** Start of Material **
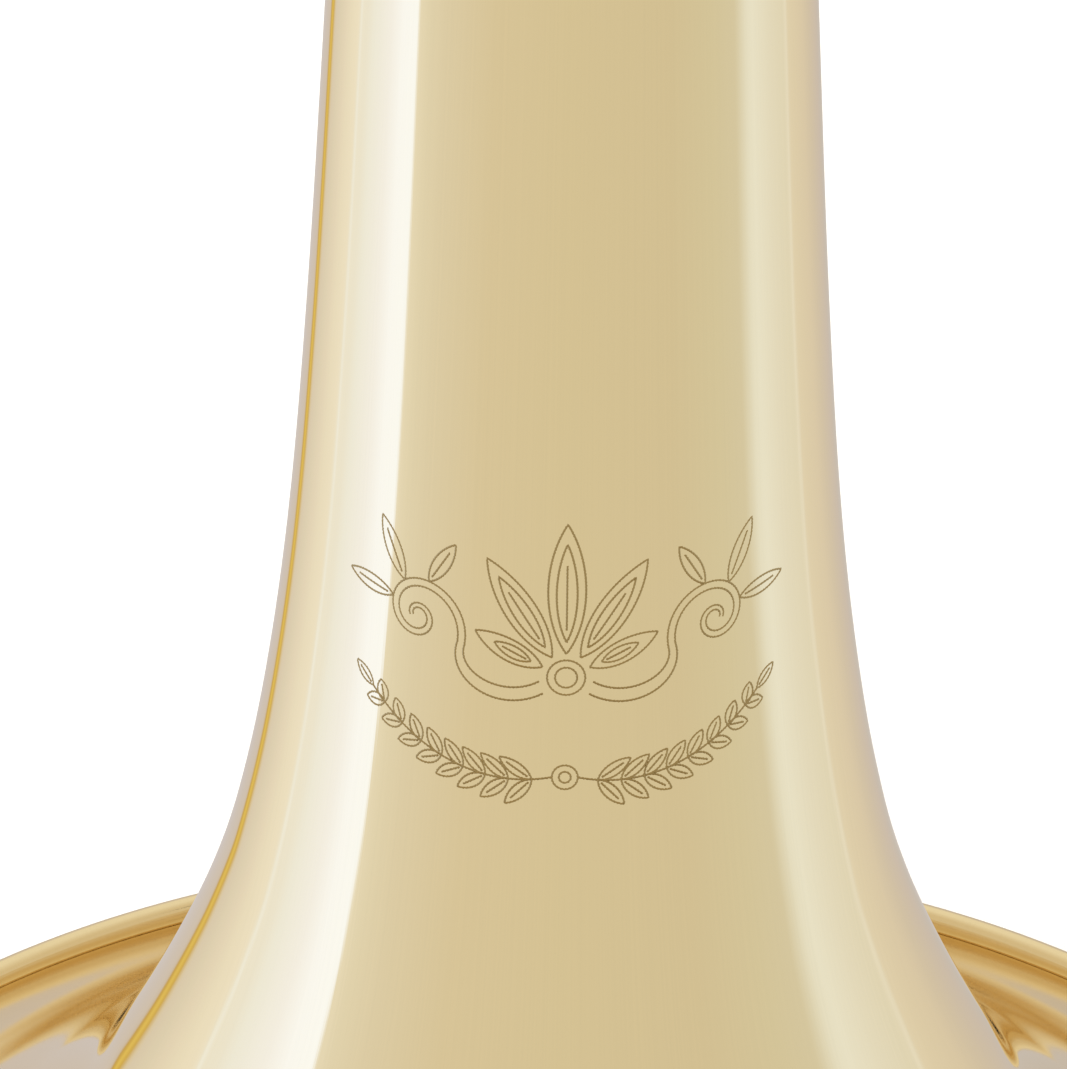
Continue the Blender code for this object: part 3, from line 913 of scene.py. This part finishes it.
class BalanceWeightOperator(bpy.types.Operator):
    """Clamp the split balance weight on the crook's stay with two screws"""

    bl_idname = "bell_section.balance_weight"
    bl_label = "Balance Weight"

    def execute(self, context):
        stay = centre_of("crook_brace_stay")
        low, high = span_of("weight_rear_half", 0)
        half = (high - low) / 2
        radius = radius_of_weight()
        bore = radius_of("crook_brace_stay") + JOIN
        edge, groove = 0.0022, 0.0005
        upper = [
            (bore, half, 0),
            (radius - edge, half, 0.0006),
            (radius, half - edge, 0.0016),
            (radius, half * 0.72, 0.0002),
            (radius - groove, half * 0.70, 0.0003),
            (radius, half * 0.68, 0.0002),
        ]
        outline = rounded(both_ends(upper))
        for node, facing in (("weight_front_half", -1), ("weight_rear_half", 1)):
            mesh = revolved_mesh(node, outline, 192)
            mesh.transform(ALONG_X)
            self.keep_half(mesh, facing)
            piece = finish_piece(f"{node}_drum", mesh, finish_named("stay_brass"))
            piece.location = ((low + high) / 2, 0, stay.z)
            if node == "weight_front_half":
                for screw in WEIGHT_SCREWS:
                    self.cut(piece, self.head_hole(screw))
            place_piece(piece, "tuning_slide", [node])
        for screw in WEIGHT_SCREWS:
            self.make_screw(screw)
        return {"FINISHED"}

    def screw_place(self, node):
        """A screw's axis (X and Z), its head's radius, and its ends along Y."""
        low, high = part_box(node)
        return (low[0] + high[0]) / 2, (low[2] + high[2]) / 2, (high[2] - low[2]) / 2, low[1], high[1]

    def keep_half(self, mesh, facing):
        """Keeps one side of the drum, up to half the narrow gap between the two halves."""
        split = 0.00012
        bm = bmesh.new()
        bm.from_mesh(mesh)
        bmesh.ops.bisect_plane(
            bm, geom=bm.verts[:] + bm.edges[:] + bm.faces[:], plane_co=(0, facing * split, 0),
            plane_no=(0, -facing, 0), clear_outer=True,
        )
        bmesh.ops.holes_fill(bm, edges=[edge for edge in bm.edges if edge.is_boundary], sides=0)
        bmesh.ops.recalc_face_normals(bm, faces=bm.faces)
        bm.to_mesh(mesh)
        bm.free()

    def cutter(self, mesh, place):
        made = new_object(mesh.name, mesh)
        made.location = place
        return made

    def head_hole(self, node):
        """A round cutter along Y that sinks a screw's head below the drum's face."""
        x, z, head, front, _ = self.screw_place(node)
        mouth = -radius_of_weight() - 0.001
        depth = front + HEAD_DEPTH + HEAD_GAP - mouth
        outline = [(0, 0), (head + HEAD_GAP, 0), (head + HEAD_GAP, -depth), (0, -depth)]
        mesh = revolved_mesh(f"{node}_hole", outline, SCREW_SEGMENTS)
        mesh.transform(ALONG_Y)
        return self.cutter(mesh, (x, mouth, z))

    def cut(self, piece, cutter):
        """Cuts a hole or a slot for good and takes the cutter away."""
        modifier = piece.modifiers.new("cut", "BOOLEAN")
        modifier.operation = "DIFFERENCE"
        modifier.object = cutter
        bpy.context.view_layer.update()
        depsgraph = bpy.context.evaluated_depsgraph_get()
        mesh = bpy.data.meshes.new_from_object(piece.evaluated_get(depsgraph))
        piece.modifiers.clear()
        piece.data = mesh
        mesh.set_sharp_from_angle(angle=SHARP_ANGLE)
        bpy.data.objects.remove(cutter)

    def make_screw(self, node):
        """A cheese-head screw along Y, with a slot across its head."""
        x, z, head, front, back = self.screw_place(node)
        shank, tip = head * 0.55, front - back
        slot_width, slot_depth, slot_turn = 0.0007, 0.0007, math.radians(35)
        outline = rounded([
            (0, 0, 0),
            (head, 0, 0.0004),
            (head, -HEAD_DEPTH, 0.0001),
            (shank, -HEAD_DEPTH, 0),
            (shank, tip, 0.0002),
            (0, tip, 0),
        ])
        mesh = revolved_mesh(node, outline, SCREW_SEGMENTS)
        mesh.transform(ALONG_Y)
        piece = finish_piece(f"{node}_turned", mesh, finish_named("screw_steel"))
        piece.location = (x, front, z)
        slot = bpy.data.meshes.new(f"{node}_slot")
        bm = bmesh.new()
        bmesh.ops.create_cube(bm, size=1)
        bmesh.ops.scale(bm, vec=(4 * head, 2 * slot_depth, slot_width), verts=bm.verts)
        bmesh.ops.rotate(bm, verts=bm.verts, matrix=Matrix.Rotation(slot_turn, 3, "Y"))
        bm.to_mesh(slot)
        bm.free()
        self.cut(piece, self.cutter(slot, (x, front, z)))
        place_piece(piece, "tuning_slide", [node])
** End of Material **
• _The exercise_
All of the data must be returned exactly.

• _Answer to the exercise_
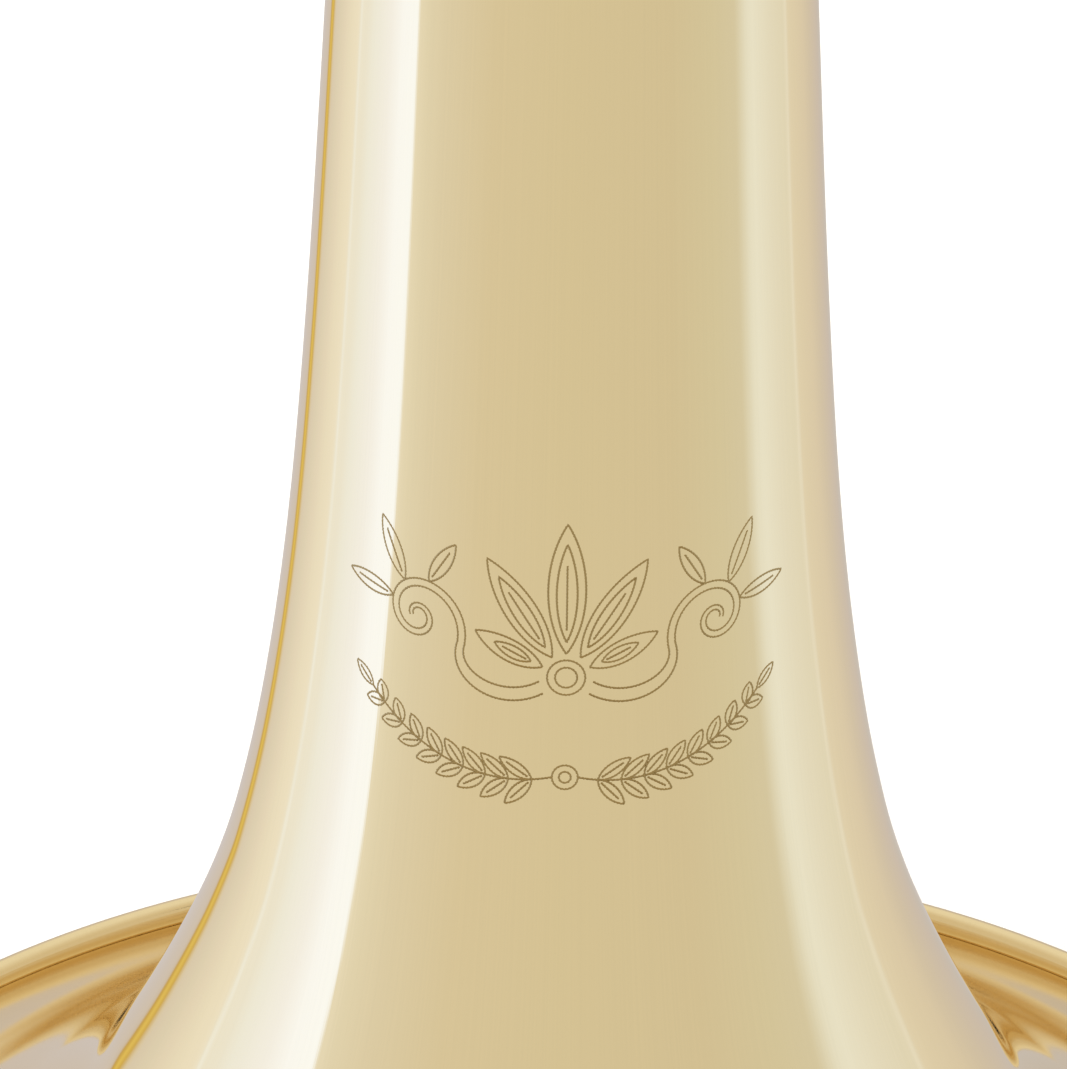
Continue the Blender code for this object: part 3, from line 913 of scene.py. This part finishes it.
class BalanceWeightOperator(bpy.types.Operator):
    """Clamp the split balance weight on the crook's stay with two screws"""

    bl_idname = "bell_section.balance_weight"
    bl_label = "Balance Weight"

    def execute(self, context):
        stay = centre_of("crook_brace_stay")
        low, high = span_of("weight_rear_half", 0)
        half = (high - low) / 2
        radius = radius_of_weight()
        bore = radius_of("crook_brace_stay") + JOIN
        edge, groove = 0.0022, 0.0005
        upper = [
            (bore, half, 0),
            (radius - edge, half, 0.0006),
            (radius, half - edge, 0.0016),
            (radius, half * 0.72, 0.0002),
            (radius - groove, half * 0.70, 0.0003),
            (radius, half * 0.68, 0.0002),
        ]
        outline = rounded(both_ends(upper))
        for node, facing in (("weight_front_half", -1), ("weight_rear_half", 1)):
            mesh = revolved_mesh(node, outline, 192)
            mesh.transform(ALONG_X)
            self.keep_half(mesh, facing)
            piece = finish_piece(f"{node}_drum", mesh, finish_named("stay_brass"))
            piece.location = ((low + high) / 2, 0, stay.z)
            if node == "weight_front_half":
                for screw in WEIGHT_SCREWS:
                    self.cut(piece, self.head_hole(screw))
            place_piece(piece, "tuning_slide", [node])
        for screw in WEIGHT_SCREWS:
            self.make_screw(screw)
        return {"FINISHED"}

    def screw_place(self, node):
        """A screw's axis (X and Z), its head's radius, and its ends along Y."""
        low, high = part_box(node)
        return (low[0] + high[0]) / 2, (low[2] + high[2]) / 2, (high[2] - low[2]) / 2, low[1], high[1]

    def keep_half(self, mesh, facing):
        """Keeps one side of the drum, up to half the narrow gap between the two halves."""
        split = 0.00012
        bm = bmesh.new()
        bm.from_mesh(mesh)
        bmesh.ops.bisect_plane(
            bm, geom=bm.verts[:] + bm.edges[:] + bm.faces[:], plane_co=(0, facing * split, 0),
            plane_no=(0, -facing, 0), clear_outer=True,
        )
        bmesh.ops.holes_fill(bm, edges=[edge for edge in bm.edges if edge.is_boundary], sides=0)
        bmesh.ops.recalc_face_normals(bm, faces=bm.faces)
        bm.to_mesh(mesh)
        bm.free()

    def cutter(self, mesh, place):
        made = new_object(mesh.name, mesh)
        made.location = place
        return made

    def head_hole(self, node):
        """A round cutter along Y that sinks a screw's head below the drum's face."""
        x, z, head, front, _ = self.screw_place(node)
        mouth = -radius_of_weight() - 0.001
        depth = front + HEAD_DEPTH + HEAD_GAP - mouth
        outline = [(0, 0), (head + HEAD_GAP, 0), (head + HEAD_GAP, -depth), (0, -depth)]
        mesh = revolved_mesh(f"{node}_hole", outline, SCREW_SEGMENTS)
        mesh.transform(ALONG_Y)
        return self.cutter(mesh, (x, mouth, z))

    def cut(self, piece, cutter):
        """Cuts a hole or a slot for good and takes the cutter away."""
        modifier = piece.modifiers.new("cut", "BOOLEAN")
        modifier.operation = "DIFFERENCE"
        modifier.object = cutter
        bpy.context.view_layer.update()
        depsgraph = bpy.context.evaluated_depsgraph_get()
        mesh = bpy.data.meshes.new_from_object(piece.evaluated_get(depsgraph))
        piece.modifiers.clear()
        piece.data = mesh
        mesh.set_sharp_from_angle(angle=SHARP_ANGLE)
        bpy.data.objects.remove(cutter)

    def make_screw(self, node):
        """A cheese-head screw along Y, with a slot across its head."""
        x, z, head, front, back = self.screw_place(node)
        shank, tip = head * 0.55, front - back
        slot_width, slot_depth, slot_turn = 0.0007, 0.0007, math.radians(35)
        outline = rounded([
            (0, 0, 0),
            (head, 0, 0.0004),
            (head, -HEAD_DEPTH, 0.0001),
            (shank, -HEAD_DEPTH, 0),
            (shank, tip, 0.0002),
            (0, tip, 0),
        ])
        mesh = revolved_mesh(node, outline, SCREW_SEGMENTS)
        mesh.transform(ALONG_Y)
        piece = finish_piece(f"{node}_turned", mesh, finish_named("screw_steel"))
        piece.location = (x, front, z)
        slot = bpy.data.meshes.new(f"{node}_slot")
        bm = bmesh.new()
        bmesh.ops.create_cube(bm, size=1)
        bmesh.ops.scale(bm, vec=(4 * head, 2 * slot_depth, slot_width), verts=bm.verts)
        bmesh.ops.rotate(bm, verts=bm.verts, matrix=Matrix.Rotation(slot_turn, 3, "Y"))
        bm.to_mesh(slot)
        bm.free()
        self.cut(piece, self.cutter(slot, (x, front, z)))
        place_piece(piece, "tuning_slide", [node])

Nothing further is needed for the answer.